Hace ya cuarenta años todos
caímos prendados de aquella no-mujer de labios rojos –Rachel– que en Blade
Runner predecía de algún modo la irresistible seducción de la perfección del
artificio frente a los peligros del imperfecto mundo real. Amar, encolerizarse,
opinar, crear… son actividades de riesgo emocional muy fuerte y, sobre todo,
muy poco rentables desde un punto de vista mercantil. Es muy probable que el
gran sueño húmedo de todos los grandes dominadores que en el mundo han sido
haya consistido precisamente en el sometimiento de la población mediante
estándares de homogeneización: ello proporciona comportamientos previsibles y,
por tanto, controlables; una ausencia de criterios indeseados acerca de temas ¿insignificantes?
(un poema rebelde) o ¿importantes? (una estrategia política controvertida); un
ideal de producción mercantil sin fallos; una planificación de seres humanos en
cantidad, cualificación y ocupación… Por ello, no sería arriesgado decir que la
IA existe, contradiciendo a Shakespeare, desde mucho tiempo antes de ser nombrada.
En realidad, la IA ya existe desde
que los oráculos manipulados decidían los destinos de los pueblos. Más tarde,
de modo más obvio, llegaron las religiones más represoras, y la vigilancia y el
castigo foucaltiano de los cuerpos y las mentes. La Revolución Industrial y posteriormente
métodos como el de Henry Ford demostraron que las máquinas podían hacer lo que los
humanos y que estos podían ser manipulados como muñecos: qué debían comer,
cuánto y cómo debían dormir, cuál había de ser su estilo de vida. Ya en pleno
siglo XX, la publicidad se dedicó a estudiar técnicamente qué debía anhelar el
ser humano. Los avances en la técnica han corrido paralelos al crecimiento de
la estulticia espiritual: pocas personas saben leer a los clásicos, poco público
acude a un museo si la exposición no viene precedida de fanfarrias y pantallitas
interactivas varias (ah, qué decir de ese invento, las exposiciones inmersivas,
tan parecidas a las entidades de crédito: se habla de arte pero los cuadros
reales no se ven, igual que en los bancos se habla de dinero pero tampoco nadie
lo palpa físicamente).
Al final, la IA se traduce en
uniformidad y dinero. En el mundo de la empresa, acaparará nuevos y más
exigentes modelos de producción y expulsará a personas de sus puestos de
trabajo. Es lo que se espera de ella, no se cumplirá con menos. ¿Es peligrosa?
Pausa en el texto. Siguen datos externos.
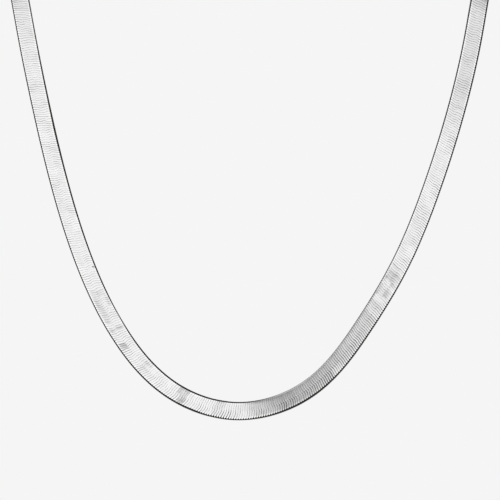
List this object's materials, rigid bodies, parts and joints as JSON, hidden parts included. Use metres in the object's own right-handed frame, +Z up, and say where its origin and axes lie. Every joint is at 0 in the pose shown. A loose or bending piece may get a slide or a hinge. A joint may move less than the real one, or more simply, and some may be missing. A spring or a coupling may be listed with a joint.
{
  "type": "herringbone chain necklace",
  "caption": "Flat herringbone chain necklace in polished silver: a supple band of nested slanted ribs in one closed loop, hanging as worn, with a plain clasp at the nape.",
  "frame": {"origin": "the nape: the middle of the clasp's inner face, which lies on the back of the neck", "axes": "+Z up as worn, -Y out of the hanging front towards the viewer, +X to the viewer's right"},
  "size_m": [0.1154, 0.0653, 0.1486],
  "materials": {
    "chain_silver": "polished silver, finely ribbed",
    "clasp_silver": "polished silver, smooth"
  },
  "bodies": {
    "root": {"chain": "chain_silver", "clasp": "clasp_silver"}
  },
  "joints": []
}
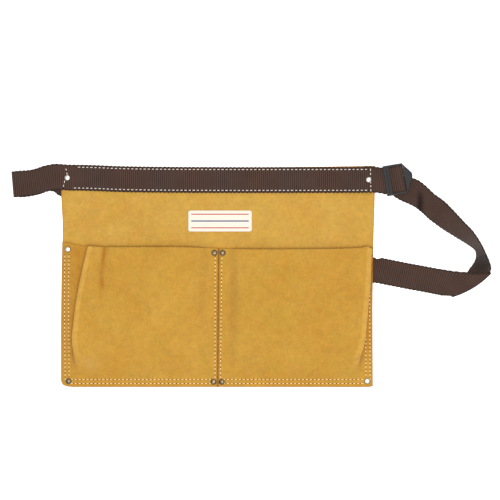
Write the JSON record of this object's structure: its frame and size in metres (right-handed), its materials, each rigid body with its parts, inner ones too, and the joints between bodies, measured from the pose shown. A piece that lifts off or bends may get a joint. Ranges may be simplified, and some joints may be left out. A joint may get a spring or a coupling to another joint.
{
  "type": "carpenter nail apron",
  "caption": "Leather nail apron with open pockets side by side on a back panel, and a webbing waist belt with an adjuster buckle, lying on its back.",
  "frame": {"origin": "middle of the back panel's underside, which lies on the floor", "axes": "+X to the right seen from the front, +Y up towards the waist belt, +Z out of the front, away from the floor"},
  "size_m": [0.4652, 0.2173, 0.026],
  "materials": {
    "leather": "golden tan split leather with a short suede nap",
    "webbing": "dark brown ribbed polypropylene webbing",
    "plastic": "moulded dark grey plastic, slightly glossy",
    "rivet_metal": "nickel-plated steel, polished heads",
    "label": "smooth woven patch, off white",
    "thread": "twisted cream sewing thread"
  },
  "bodies": {
    "root": {"back_panel": "leather", "left_pocket": "leather", "right_pocket": "leather", "belt": "webbing", "label": "label", "belt_rivet_left": "rivet_metal", "belt_rivet_right": "rivet_metal", "pocket_rivet_left_top": "rivet_metal", "pocket_rivet_left_bottom": "rivet_metal", "pocket_rivet_centre_top_left": "rivet_metal", "pocket_rivet_centre_top_right": "rivet_metal", "pocket_rivet_centre_bottom_left": "rivet_metal", "pocket_rivet_centre_bottom_right": "rivet_metal", "pocket_rivet_right_top": "rivet_metal", "pocket_rivet_right_bottom": "rivet_metal", "buckle": "plastic"}
  },
  "joints": []
}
Pues claro que sí, y nadie llorará por ello. Pero, ¿qué ocurrirá en algo tan insustancial como el entorno
cultural? El algoritmo acecha y mide y piensa (¿piensa?) que nada debe escapar a su
control, de modo que la disidencia tiene los días contados. Quizá amaremos como
Joaquin Phoenix en Her y escucharemos la última bazofia de Jukedeck en
nuestras casas domóticas perfectamente interceptadas por una pequeña bola peluda
que nos graba y teledirige. Nuccio Ordine acaba de morir y su concepto de
inteligencia (la única posible: la humana) se extinguirá con él y con los pocos
que como él nos quedan. “La elocuencia de los símbolos” desaparecerá. Quemar
libros resultará risible y crear será inútil en el nuevo orden de cosas. “La perfección
es implacable, no tiene hijos”, como escribía Sylvia Plath.